Cost-Benefit Analysis (CBA)

The Energy Policy and Economics Group provides estimates of the monetary and non-monetary benefits and costs of specific technologies, policies, and projects, including energy projects, environmental cleanup, major capital construction, and changes in energy efficiency. Tools include life cycle cost analysis, travel cost method, contingent valuation method, hedonic pricing method, and ecological evaluation method.

Life Cycle Cost Analysis (LCCA) is an evaluation technique applicable for the consideration of certain project's investment decisions. Specifically, when it has been decided that a project will be implemented, LCCA will assist in determining the best -the lowest-cost -way to accomplish the project.

The LCCA approach enables the total cost comparison of competing project's alternatives, each of which is appropriate for implementation of energy, environment, or capital contrcution project. All of the relevant costs that occur throughout the life of an alternative, not simply the original expenditures, are included. Also, the effects of the project's construction and maintenance activities on users, as well as the direct costs to the project, are accounted for. LCCA analysis considers both the public (society) costs and benefits and private (project) cost and benefits by accounting for both positive and negative externalities to the society and the project's owner(s).

Travel Cost Method (TCM) seeks to place a value on non-market environmental goods and services by using certain consumption behavior in related markets. In TCM, the cost of consuming the goods and services of the natural resources are used as an approximation for their prices. TCM cost include all relevant travel to environment site costs, entry fees, on-site spending and the depreciation on all capital equipments necessary for this consumption.

Cost-Benefit Analysis (CBA)

Contingent Valuation Method (CVM) enables economic values to be estimated for a wide range of goods and services not traded in markets. CVM economic value is measurable in relation to utility (satisfaction) functions through the concepts of willingness to pay (WTP) and willingness to accept (WTA) compensation, as well as through the related measure of consumer surplus (consumer surplus measures the difference between what is person's maximum willing to pay for a commodity and the amount he/she actually is required to pay).

Hedonic Pricing Method (HPM) identifies environmental service flows as elements of a vector of characteristics describing a marketed good, typically housing. HPM seeks to find relationship between levels of environmental services (such as air pollution level or noise level), and the prices of the marketed good (houses).
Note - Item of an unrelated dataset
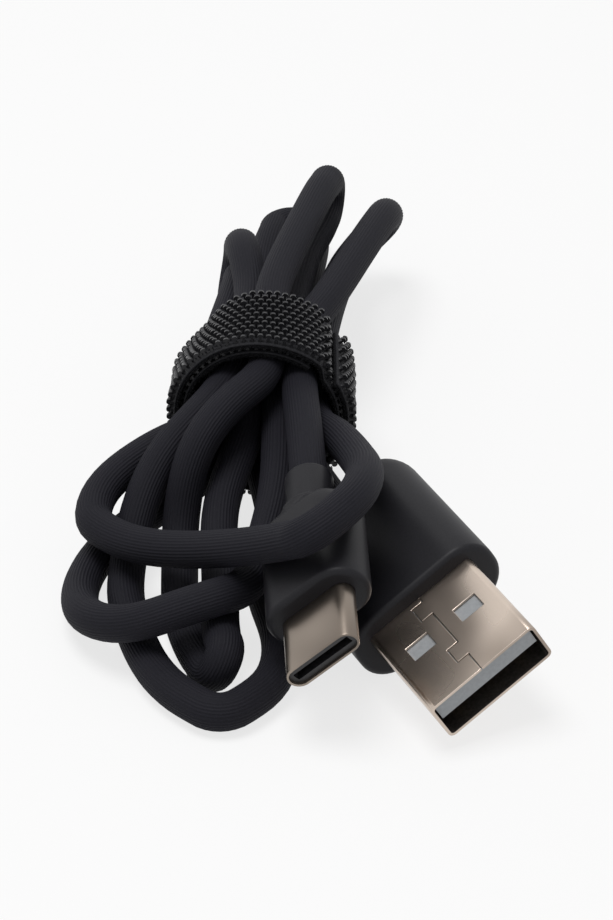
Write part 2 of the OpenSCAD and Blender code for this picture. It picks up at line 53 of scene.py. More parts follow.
# ---- Table, light and camera ----
# The cable lies on a plain white table top under a wide soft lamp, with a pale room round it.
# The camera stands in front of the two plugs and looks down over the whole hank.
TABLE_SIZE = 3.0
TABLE_DROP = 0.00002  # keeps the table just clear of the cord that lies on it
TABLE_WHITE = 0.75  # share of plain white that hides the lamp's fall-off over the table
LAMP_PLACE = (-0.12, -0.02, 0.62)
LAMP_AIM = (0.0, -0.005, 0.01)
LAMP_SIZE = 0.34
LAMP_POWER = 2.3
ROOM_LIGHT = 0.42
CAMERA_PLACE = (0.00068, -0.27155, 0.17733)
CAMERA_DOWN = math.radians(33)
CAMERA_LENS = 123.26
PALE = (0.93, 0.93, 0.93, 1)


def new_material(name):
    """A material with its principled shader, and the two as a pair."""
    material = bpy.data.materials.new(name)
    material.use_nodes = True
    return material, material.node_tree.nodes["Principled BSDF"]


def seen_as_white(tree, colour, white_kind, share, out):
    """Links colour's shader to out, mixed with a share of plain white for the camera and for reflections."""
    add, link = tree.nodes.new, tree.links.new
    rays = add("ShaderNodeLightPath")
    seen = rays.outputs["Is Camera Ray"]
    for kind in ("Is Glossy Ray", "Is Transmission Ray"):
        either = add("ShaderNodeMath")
        either.operation = "MAXIMUM"
        link(seen, either.inputs[0])
        link(rays.outputs[kind], either.inputs[1])
        seen = either.outputs[0]
    amount = add("ShaderNodeMath")
    amount.operation = "MULTIPLY"
    amount.inputs[1].default_value = share
    link(seen, amount.inputs[0])
    white = add(white_kind)
    white.inputs["Strength"].default_value = 1
    white.inputs["Color"].default_value = (1, 1, 1, 1)
    mix = add("ShaderNodeMixShader")
    link(amount.outputs[0], mix.inputs["Fac"])
    link(colour.outputs[0], mix.inputs[1])
    link(white.outputs[0], mix.inputs[2])
    link(mix.outputs[0], out.inputs["Surface"])


half = TABLE_SIZE / 2
table_corners = [(-half, -half), (half, -half), (half, half), (-half, half)]
table_mesh = bpy.data.meshes.new("table_top")
table_mesh.from_pydata([(x, y, -TABLE_DROP) for x, y in table_corners], [], [(0, 1, 2, 3)])
table_top = bpy.data.objects.new("table_top", table_mesh)
scene.collection.objects.link(table_top)
table_finish, shader = new_material("white_table")
shader.inputs["Base Color"].default_value = PALE
shader.inputs["Roughness"].default_value = 0.9
tree = table_finish.node_tree
seen_as_white(tree, shader, "ShaderNodeEmission", TABLE_WHITE, tree.nodes["Material Output"])
table_mesh.materials.append(table_finish)

room = bpy.data.worlds.new("pale_room")
room.use_nodes = True
background = room.node_tree.nodes["Background"]
background.inputs["Color"].default_value = PALE
background.inputs["Strength"].default_value = ROOM_LIGHT
tree = room.node_tree
seen_as_white(tree, background, "ShaderNodeBackground", 1, tree.nodes["World Output"])
scene.world = room

lamp_data = bpy.data.lights.new("soft_lamp", "AREA")
lamp_data.shape = "DISK"
lamp_data.size = LAMP_SIZE
lamp_data.energy = LAMP_POWER
lamp = bpy.data.objects.new("soft_lamp", lamp_data)
lamp.location = LAMP_PLACE
lamp.rotation_mode = "QUATERNION"
lamp.rotation_quaternion = (Vector(LAMP_AIM) - Vector(LAMP_PLACE)).to_track_quat("-Z", "Y")
scene.collection.objects.link(lamp)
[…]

Ecological Evaluation Method (EEM) estimate the damage cost avoided, replacement cost, and substitution cost. EEM estimate values of ecosystem services based on either the costs of avoiding damages due to lost services, the cost of replacing ecosystem services, or the cost of providing substitute services. These methods do not provide strict measures of economic values, which are based on peoples' willingness to pay for a product or service. Instead, they assume that the costs of avoiding damages or replacing ecosystems or their services provide useful estimates of the value of these ecosystems or services. This is based on the assumption that, if people incur costs to avoid damages caused by lost ecosystem services, or to replace the services of ecosystems, then those services must be worth at least what people paid to replace them. Thus, this method is most appropriately applied in cases where damage avoidance or replacement expenditures have actually been, or will actually be, made.

Over the past two decades, EP&E has developed a wide range of signature capabilities in the Cost-Benefit Analysis area. The services we provide to our clients at the national, regional, state and local levels help solve complex economic, energy, and environmental problems, while demonstrating a full understanding of the social, economic, institutional and regulatory implications. EP&E host all the capabilities to serve the needs of our clients in the areas of Cost-Benefit Analysis. These capabilities include 30 experienced staff of which there are 15 economists, availability of tools and resources, along with significant multidisciplinary linkages to PNNL staff in other discipline areas.